TASK TO CARRY OUT: In the listing below, count the lines containing the string "return" and state only the number.

SOURCE EXCERPT:

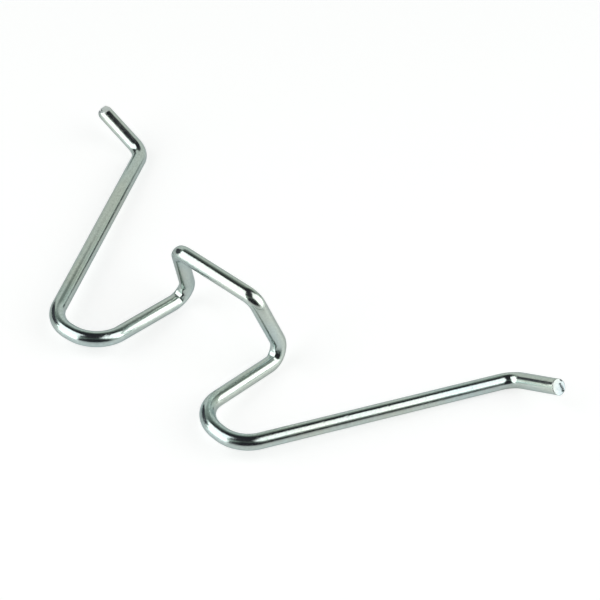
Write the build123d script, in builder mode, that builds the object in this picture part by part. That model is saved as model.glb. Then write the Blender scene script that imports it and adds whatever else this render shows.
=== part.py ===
from build123d import *
from math import cos, radians, sin, tan
import os

# Headlight retaining pin: one length of round zinc-plated spring wire, bent to a clip
# whose right and left halves are mirror images. In the order that the wire runs, a half is
#   bridge  the raised cross bar, shared by both halves, that the lamp's rim seats against
#   post    the steep riser from the bridge down to the knee
#   leg     the run back from the knee, climbing a little
#   U-bend  where the wire turns back on itself, the part that flexes as a spring
#   arm     the long sprung run, splayed outwards and coming back down
#   pin     the short outward end that snaps into its hole
#
# Frame: +X towards the right pin, +Y from the U-bends towards the pins, +Z up. The clip
# rests on Z = 0 on its two knees and the far ends of its two arms, and the origin is under
# the middle of its outline.

# --- driving dimensions, mm and degrees; lengths are between the corners where the centre
# --- lines of two straight runs would meet
WIRE_DIA = 2.5

BRIDGE_WIDTH = 15.9       # one bridge corner to the other
BRIDGE_RISE = 13.4        # bridge above the knees
BRIDGE_LEAN = 4.35        # bridge behind the knees, over the legs

KNEE_WIDTH = 20.4         # one knee to the other
LEG_LENGTH = 20.5
LEG_SPLAY = 0.6           # leg's angle outwards from -Y
LEG_CLIMB = 7.6           # leg's angle above the resting plane

U_BEND_REACH = 9.3        # sideways, from the leg's corner to the arm's
U_BEND_DROP = 0.6         # how far the arm's corner is behind the leg's

ARM_LENGTH = 44.6         # seen from above
ARM_SPLAY = 26.7          # arm's angle outwards from +Y
ARM_END_RISE = 0.41       # pin's corner above the knees, so that both bends touch the plane

PIN_LENGTH = 10.1         # square across the clip
PIN_CLIMB = 25.5          # pin's angle above the resting plane

# Radii of the bends, on the wire's centre line
BRIDGE_BEND = 1.9
KNEE_BEND = 2.55
U_BEND = 5.45
ARM_BEND = 3.0

# Each end is pinched off by two jaws, which leaves two sloping flats and a thin land
CROP_SLOPE = 30.0         # angle of a flat from square across the wire
CROP_LAND = 0.35          # width of the land between the flats


def heading(turn, climb):
    """Unit vector: turn degrees from +X towards +Y, then climb degrees above the plane."""
    flat = cos(radians(climb))
    return Vector(flat * cos(radians(turn)), flat * sin(radians(turn)), sin(radians(climb)))


# --- corners of the right half's centre line, from the bridge to the pin's tip, with Y = 0
# --- and Z = 0 at the knees; the left half mirrors them
bridge_corner = Vector(BRIDGE_WIDTH / 2, -BRIDGE_LEAN, BRIDGE_RISE)
knee = Vector(KNEE_WIDTH / 2, 0, 0)
leg_corner = knee + heading(LEG_SPLAY - 90, LEG_CLIMB) * LEG_LENGTH
arm_corner = leg_corner + Vector(U_BEND_REACH, -U_BEND_DROP, 0)
arm_end = arm_corner + heading(90 - ARM_SPLAY, 0) * ARM_LENGTH
pin_corner = Vector(arm_end.X, arm_end.Y, ARM_END_RISE)
pin_tip = pin_corner + heading(0, PIN_CLIMB) * PIN_LENGTH

right_half = [bridge_corner, knee, leg_corner, arm_corner, pin_corner, pin_tip]
left_half = [Vector(-corner.X, corner.Y, corner.Z) for corner in reversed(right_half)]
right_bends = [BRIDGE_BEND, KNEE_BEND, U_BEND, U_BEND, ARM_BEND]
left_bends = right_bends[::-1]

# The bent centre line, then moved so that the wire's underside is on Z = 0 and its outline
# is centred on Y = 0
with BuildLine() as bent_line:
    FilletPolyline(*left_half, *right_half, radius=left_bends + right_bends)
outline = bent_line.line.bounding_box()
centre_line = bent_line.line.moved(
    Location((0, -(outline.min.Y + outline.max.Y) / 2, WIRE_DIA / 2 - outline.min.Z))
)

with BuildPart() as retaining_pin:
    # The wire is one round section swept from the left pin's tip to the right pin's
    with BuildSketch(Plane(origin=centre_line @ 0, z_dir=centre_line % 0)):
        Circle(WIRE_DIA / 2)
    sweep(path=centre_line)

    # The right end as it is cropped. The sketch looks along the ridge, with X out along the
    # pin, and holds what the upper and the lower jaw take away.
    outward = centre_line % 1
    ridge = Axis.Z.direction.cross(outward)
    flat_depth = (WIRE_DIA - CROP_LAND / 2) * tan(radians(CROP_SLOPE))
    with BuildSketch(Plane(origin=centre_line @ 1, x_dir=outward, z_dir=ridge)):
        Polygon(
            (0, CROP_LAND / 2),
            (-flat_depth, WIRE_DIA),
            (WIRE_DIA, WIRE_DIA),
            (WIRE_DIA, CROP_LAND / 2),
            align=None,
        )
        mirror(about=Plane.XZ)
    jaws = extrude(amount=WIRE_DIA, both=True, mode=Mode.SUBTRACT)

    # The left end mirrors it
    mirror(jaws, about=Plane.YZ, mode=Mode.SUBTRACT)

retaining_pin.part.label = "retaining_pin"

os.makedirs("parts", exist_ok=True)
export_step(retaining_pin.part, "parts/retaining_pin.step")
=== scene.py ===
# %% [markdown]
# Headlight retaining pin, dressed.
#
# The real part is one length of round spring wire, about 2.5 mm thick. It is bent cold to
# a clip, its two ends are cropped, and then the whole clip is zinc plated, so that bends,
# ends and straights all carry the same bright, faintly green skin.
#
# The plan is short: load the CAD frame, set the camera, draw the wire out of one circle by
# extruding it along each run and spinning it round each bend, crop its ends, and give it
# a plated finish. Bright metal shows little but its surroundings, so the studio at the end
# of the lesson matters as much as the finish.

from math import atan2, cos, exp, hypot, pi, radians, sin, tan

import bpy
from mathutils import Matrix, Vector


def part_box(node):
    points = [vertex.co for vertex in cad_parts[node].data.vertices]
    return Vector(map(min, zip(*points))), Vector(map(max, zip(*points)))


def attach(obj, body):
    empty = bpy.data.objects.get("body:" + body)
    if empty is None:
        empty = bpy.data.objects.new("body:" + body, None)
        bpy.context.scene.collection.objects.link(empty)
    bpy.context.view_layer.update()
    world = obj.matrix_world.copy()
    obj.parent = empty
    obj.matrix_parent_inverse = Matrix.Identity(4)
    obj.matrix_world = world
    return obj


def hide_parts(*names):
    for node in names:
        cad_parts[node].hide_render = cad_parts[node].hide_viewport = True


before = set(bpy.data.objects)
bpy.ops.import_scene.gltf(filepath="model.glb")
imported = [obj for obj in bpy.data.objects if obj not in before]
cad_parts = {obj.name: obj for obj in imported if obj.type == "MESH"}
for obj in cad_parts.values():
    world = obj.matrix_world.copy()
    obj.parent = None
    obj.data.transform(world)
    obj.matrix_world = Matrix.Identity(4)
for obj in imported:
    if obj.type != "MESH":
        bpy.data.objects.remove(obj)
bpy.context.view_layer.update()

# %% [markdown]
# The camera stands in front of the clip and to its right, a little over a third of a metre
# away, and looks down at it. It is placed from a turn about the upright axis and a climb
# above the floor, which is easier to reason about than three coordinates, and it is aimed
# a little to the right of the clip's middle and above it.

# %% Camera
VIEW_TURN = radians(42.11)
VIEW_CLIMB = radians(43.63)
VIEW_DISTANCE = 0.3705
VIEW_LENS = 142.3
VIEW_NEAREST = 0.01
AIM_RIGHT = 0.0104
AIM_UP = 0.0046


def facing(turn, climb):
    """Axes of something that looks at the clip from turn and climb: right, up, back."""
    right = Vector((cos(turn), sin(turn), 0))
    back = Vector((sin(turn) * cos(climb), -cos(turn) * cos(climb), sin(climb)))
    return right, back.cross(right), back


right, up, back = facing(VIEW_TURN, VIEW_CLIMB)
camera_data = bpy.data.cameras.new("view")
camera_data.lens = VIEW_LENS
camera_data.clip_start = VIEW_NEAREST
camera = bpy.data.objects.new("view", camera_data)
camera.location = right * AIM_RIGHT + up * AIM_UP + back * VIEW_DISTANCE
camera.rotation_euler = (pi / 2 - VIEW_CLIMB, 0, VIEW_TURN)
bpy.context.scene.collection.objects.link(camera)
bpy.context.scene.camera = camera
print("camera at", [round(value, 4) for value in camera.location], "m")

# %% [markdown]
# The clip's shape comes from a few dimensions, the same ones that the CAD part is bent
# from. Each corner is where the centre lines of two straight runs would meet. The frame
# says where the clip stands: its highest point is the top of the bridge, and its furthest
# point back is the side of the two pins.

# %% Driving dimensions
MM = 0.001
WIRE_RADIUS = 1.25 * MM
BRIDGE_WIDTH = 15.9 * MM
BRIDGE_RISE = 13.4 * MM
BRIDGE_LEAN = 4.35 * MM
KNEE_WIDTH = 20.4 * MM
LEG_LENGTH = 20.5 * MM
LEG_SPLAY = 0.6
LEG_CLIMB = 7.6
U_BEND_REACH = 9.3 * MM
U_BEND_DROP = 0.6 * MM
ARM_LENGTH = 44.6 * MM
ARM_SPLAY = 26.7
ARM_END_RISE = 0.41 * MM
PIN_LENGTH = 10.1 * MM
PIN_CLIMB = 25.5
BRIDGE_BEND = 1.9 * MM
KNEE_BEND = 2.55 * MM
U_BEND = 5.45 * MM
ARM_BEND = 3.0 * MM


def heading(turn, climb):
    """Unit vector: turn degrees from +X towards +Y, then climb degrees upwards."""
    flat = cos(radians(climb))
    turn = radians(turn)
    return Vector((flat * cos(turn), flat * sin(turn), sin(radians(climb))))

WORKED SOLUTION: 5